My daughter was married this spring and her friend, who was an English exchange student with our family, brought her father to the wedding. Him and I have traded history books for years and we share many common interests. He stayed on for a bit after the wedding and he enjoyed riding the BSA and Norton. A vintage Triumph Bonneville owner himself he was at home on one these machines that shift on the right. Aware of the problems I had been having with the bikes (luckily not occurring when he was here) he told everyone that I had to bring him over as a consultant from England to get things sorted out. I enjoy that English sense of humor.

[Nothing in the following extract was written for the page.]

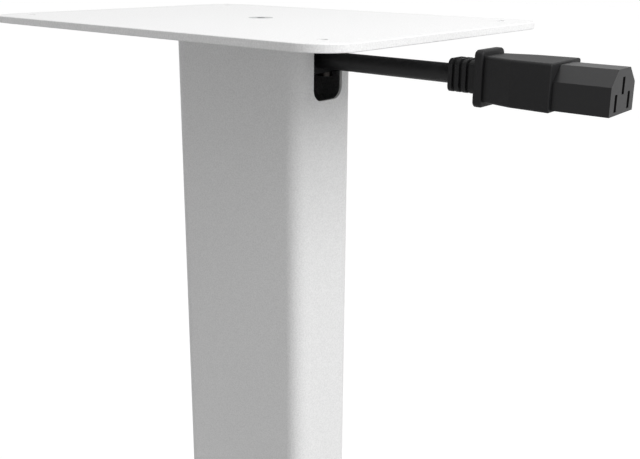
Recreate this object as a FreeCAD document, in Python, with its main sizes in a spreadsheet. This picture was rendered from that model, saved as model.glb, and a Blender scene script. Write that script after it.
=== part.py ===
"""Speaker stand: a steel plate on a rectangular column, with the speaker's mains lead inside it.

Millimetres, +Z up. The origin is on the floor under the column's axis. The speaker faces -Y, and
the lead leaves the column through slots in its rear face, towards +Y.
"""
import FreeCAD, Part
import math
import os

import Sketcher
from FreeCAD import Placement, Rotation, Vector

# Driving sizes, in millimetres. Each is a cell of the sheet, and everything below is tied to them.
DRIVING_SIZES = {
    # top plate
    "stand_height": 700.0,
    "plate_width": 173.0,
    "plate_depth": 230.0,
    "plate_thickness": 3.4,
    "plate_corner_radius": 17.5,
    "plate_edge_rounding": 0.4,
    "speaker_hole_diameter": 4.2,
    "speaker_hole_inset": 17.0,
    # column
    "column_width": 43.0,
    "column_depth": 89.0,
    "column_wall": 1.5,
    "column_corner_radius": 8.3,
    "slot_width": 21.6,
    "slot_height": 34.0,
    "slot_corner_radius": 6.0,
    # bracket, nut, tabs and screw at the top
    "weld_gap": 0.2,
    "bracket_thickness": 4.0,
    "bracket_length": 60.0,
    "bracket_rear_gap": 3.0,
    "bracket_corner_radius": 4.0,
    "plate_screw_diameter": 6.0,
    "plate_screw_length": 12.0,
    "plate_screw_head": 12.6,
    "plate_screw_head_height": 3.0,
    "plate_screw_socket": 4.0,
    "plate_screw_socket_depth": 2.4,
    "weld_nut_width": 10.0,
    "weld_nut_height": 5.0,
    "fit_clearance": 0.05,
    "tab_length": 13.0,
    "tab_height": 12.0,
    "tab_thickness": 2.0,
    "tab_clearance": 0.3,
    "tab_setback": 29.0,
    # cord and its clamp
    "cord_diameter": 8.6,
    "cord_drop": 18.0,
    "cord_bend_radius": 38.0,
    "cord_bend_setback": 3.0,
    "cord_floor_gap": 0.3,
    "clamp_width": 30.0,
    "clamp_length": 10.0,
    "clamp_rear_gap": 4.0,
    "clamp_split": 0.8,
    "clamp_bar_height": 6.5,
    "clamp_screw_diameter": 4.0,
    "clamp_screw_spacing": 21.0,
    "clamp_screw_head": 7.6,
    "clamp_screw_head_height": 2.4,
    # base
    "base_width": 250.0,
    "base_depth": 320.0,
    "base_thickness": 6.0,
    "base_corner_radius": 20.0,
    "base_edge_rounding": 1.0,
    "foot_inset": 22.0,
    "base_bracket_thickness": 8.0,
    "base_screw_diameter": 6.0,
    "base_screw_head": 12.0,
    "base_screw_head_height": 3.0,
    "base_screw_length": 12.0,
    "base_screw_spacing_x": 26.0,
    "base_screw_spacing_y": 64.0,
    "base_screw_socket": 4.0,
    "base_screw_socket_depth": 2.2,
    "cord_notch_width": 12.0,
    "cord_notch_front": 18.0,
    # feet
    "sole_thickness": 2.0,
    "pad_diameter": 30.0,
    "pad_thickness": 4.5,
    "pad_edge_rounding": 1.2,
    "stud_diameter": 8.0,
    "stud_flange_width": 13.0,
    "stud_flange_height": 3.2,
    "stud_spigot_depth": 3.0,
    "foot_travel": 6.0,
    "foot_top_gap": 0.3,
    "foot_socket": 4.0,
    "lock_nut_diameter": 16.0,
    "lock_nut_height": 5.0,
    # appliance connector
    "relief_width": 13.0,
    "relief_height": 14.0,
    "relief_corner_radius": 2.6,
    "rib_length": 1.9,
    "rib_pitch": 3.3,
    "rib_depth": 1.2,
    "relief_length": 13.6,
    "flange_width": 19.2,
    "flange_height": 23.6,
    "flange_thickness": 4.0,
    "flange_corner_radius": 2.4,
    "flange_edge_rounding": 1.0,
    "neck_width": 16.6,
    "body_height": 19.0,
    "kink_width": 25.2,
    "kink_length": 13.8,
    "shoulder_width": 27.9,
    "body_length": 31.3,
    "body_corner_radius": 1.2,
    "body_edge_rounding": 0.6,
    "insert_width": 24.1,
    "insert_height": 17.1,
    "insert_chamfer": 6.0,
    "insert_length": 22.6,
    "contact_slot_width": 2.4,
    "contact_slot_height": 6.6,
    "contact_slot_depth": 18.0,
    "contact_spacing": 13.2,
    "earth_slot_raise": 2.1,
    "line_slot_drop": 3.95,
    "contact_recess": 5.0,
    "contact_clearance": 0.2,
    "connector_reach": 70.1,
    # mains plug
    "plug_relief_length": 24.0,
    "plug_relief_start": 6.2,
    "plug_relief_end": 8.6,
    "plug_rib_depth": 1.0,
    "plug_grip_length": 32.0,
    "plug_grip_width": 32.0,
    "plug_grip_height": 26.0,
    "plug_front_diameter": 35.0,
    "plug_front_length": 17.0,
    "plug_notch_width": 6.0,
    "plug_notch_depth": 4.0,
    "plug_clip_width": 6.4,
    "plug_clip_thickness": 1.0,
    "plug_clip_recess": 1.3,
    "plug_clip_margin": 1.0,
    "plug_pin_diameter": 4.8,
    "plug_pin_length": 19.0,
    "plug_pin_spacing": 19.0,
    # stored coil
    "coil_inner_radius": 41.75,
    "coil_pitch": 9.4,
    "coil_layer_rise": 9.3,
}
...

My English friend is as much of an aircraft guy as I am a bike guy so a trip to the Dayton Ohio "National Museum of the United States Air Force" was in order. This is the “Barber Museum” for airplanes and a wonderful place to spend at least a day. You need to go there.
A paratrooper's best friend complete with a cart. I knew I would find something on two wheels if I looked hard enough.
The RE Interceptor has not progressed much this summer although I have inventoried parts that I need and ordered about half of them. Most of the chrome has been sent to Atlas plating. I will rebuild the engine and wheels this winter after the Norton & BSA are ready for next summer.
My final fall ride, and the only one of any distance this year, was to FSU in Big Rapids where my old “Tool & Die” buddies and I went to school. It was our annual pilgrimage for a Schuberger and as always well worth the trip. The new Hagon shock on the '96 Trophy performed well and the weather cooperated for the most part. Time to take care of fall chores and get things ready for snow.
A picture of me at Schuberg’s in about 1984. It looks the same today and the burgers are still great.